Guggenheim agrees. “I don’t even think Moira necessarily believed what she was saying to Felicity,” Guggenheim says. “Moira was trying to manipulate Felicity into staying silent. It would never even occur to Oliver to be angry with Felicity. All Felicity is, is the messenger. His anger was properly directed at Moira.”
That anger is no little thing, by the way. He completely dissolved their relationship, which is the worst thing that can happen to family-oriented Moira.
“This is a big thing for her in that, if you’ve watched the series up un
til this point, everything that Moira has ever done, she has done to protect her family,” Kreisberg says. “It has sometimes been horrifying and terrible and borderline evil but it’s always been to protect her son and her daughter. This is a fracture to her relationship with Oliver that is not going to be mended in an episode. This lie is going to have far-reaching implications for the characters of the show.”

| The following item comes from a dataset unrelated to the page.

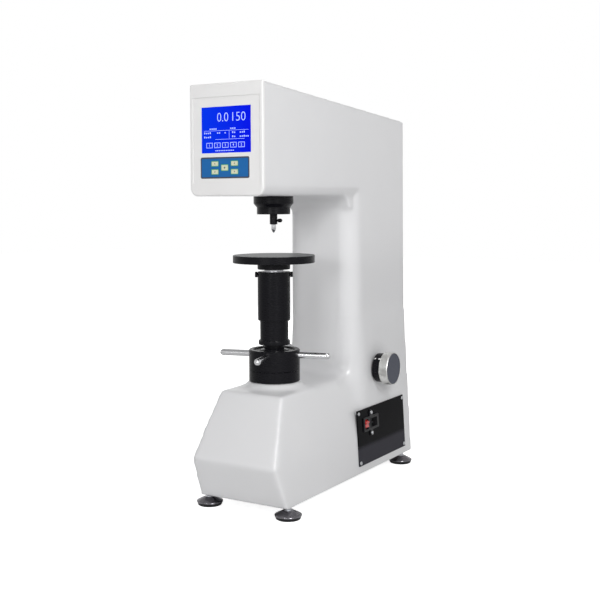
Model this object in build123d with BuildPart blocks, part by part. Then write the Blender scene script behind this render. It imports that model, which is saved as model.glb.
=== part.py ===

Hopefully this will be the wake-up call that Moira needs to start making better decisions. “Her arc this season is really about redemption. She went to jail and kind of got away with it. She should have stayed in jail but Malcolm rigged things and she still hasn’t really paid for what she did,” Kreisberg says. “And then in this episode, she’s still paying off doctors and threatening Felicity. She still hasn’t had her ‘come to Jesus’ moment despite what you’d think would be rock bottom. That’s coming.”
Could that have anything to do with Slade’s (Manu Bennett) ominous vow to “take care” of Moira to free up Sebastian Blood to win the Starling City election? “We can’t talk about how Slade’s going to ‘take care’ of Moira,” Guggenheim says. “That’s a long tail thing that will pay off.”
“Arrow” returns to The CW on Wednesday, February 26 at 8 p.m. ET.